Woods, the Energy Department spokesperson, declined to comment on the number of employees who have applied for the resignation program because it is still open for applications. The department will review and approve each resignation request individually, she said, and it will retain employees working in “public safety, national security, law enforcement” and other “essential” roles.

Yet it is possible to estimate the number of employees who have asked to resign because the department creates a numbered receipt for each employee who enrolls in the program. The numbers, which have increased sequentially, now exceed 2,700, according to multiple people with direct knowledge of the receipts who aren’t authorized to speak publicly.

The resignation turmoil comes as the agency considers making other big changes to its policies. Trump officials are in the process of reviewing more than 30 advanced energy demonstration projects slated to be built nationwide, according to documents obtained by Heatmap News. The 2022 Infrastructure Investment and Jobs Act spent more than $6 billion to fund demonstration programs focused on carbon capture, clean hydrogen, and re-industrialization.

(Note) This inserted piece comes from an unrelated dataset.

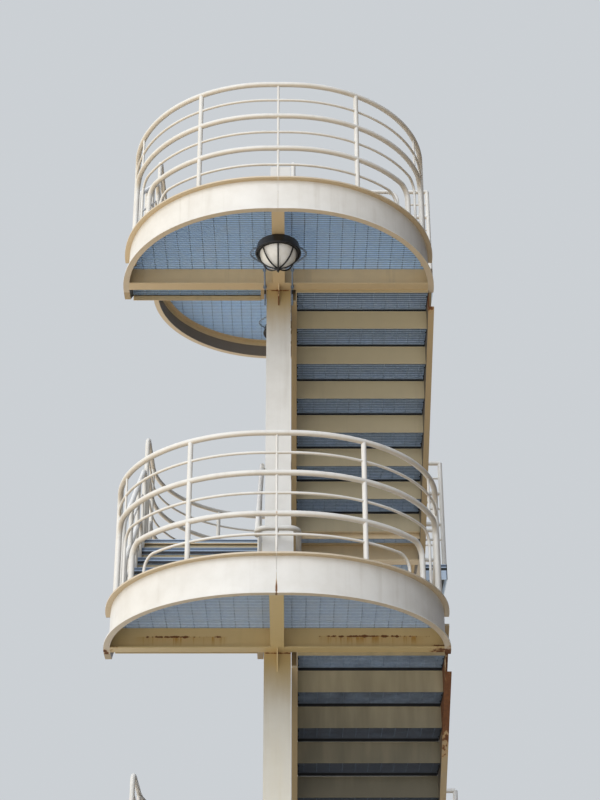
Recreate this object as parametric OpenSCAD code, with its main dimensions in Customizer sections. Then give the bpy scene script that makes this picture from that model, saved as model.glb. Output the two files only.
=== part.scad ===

CNN reported this week that one of the projects on the chopping block is a $500 million grant to build a next-generation steel mill in Middletown, Ohio — the hometown of Vice President JD Vance.

The Energy Department has already been experimenting with revoking contracts that the government had previously signed. It remains unclear whether the department can suspend these contracts legally.

Last week, China announced more than 100 new industrial-scale demonstration projects to support clean steel production and carbon capture. The country created 47 new advanced energy demonstration projects last year.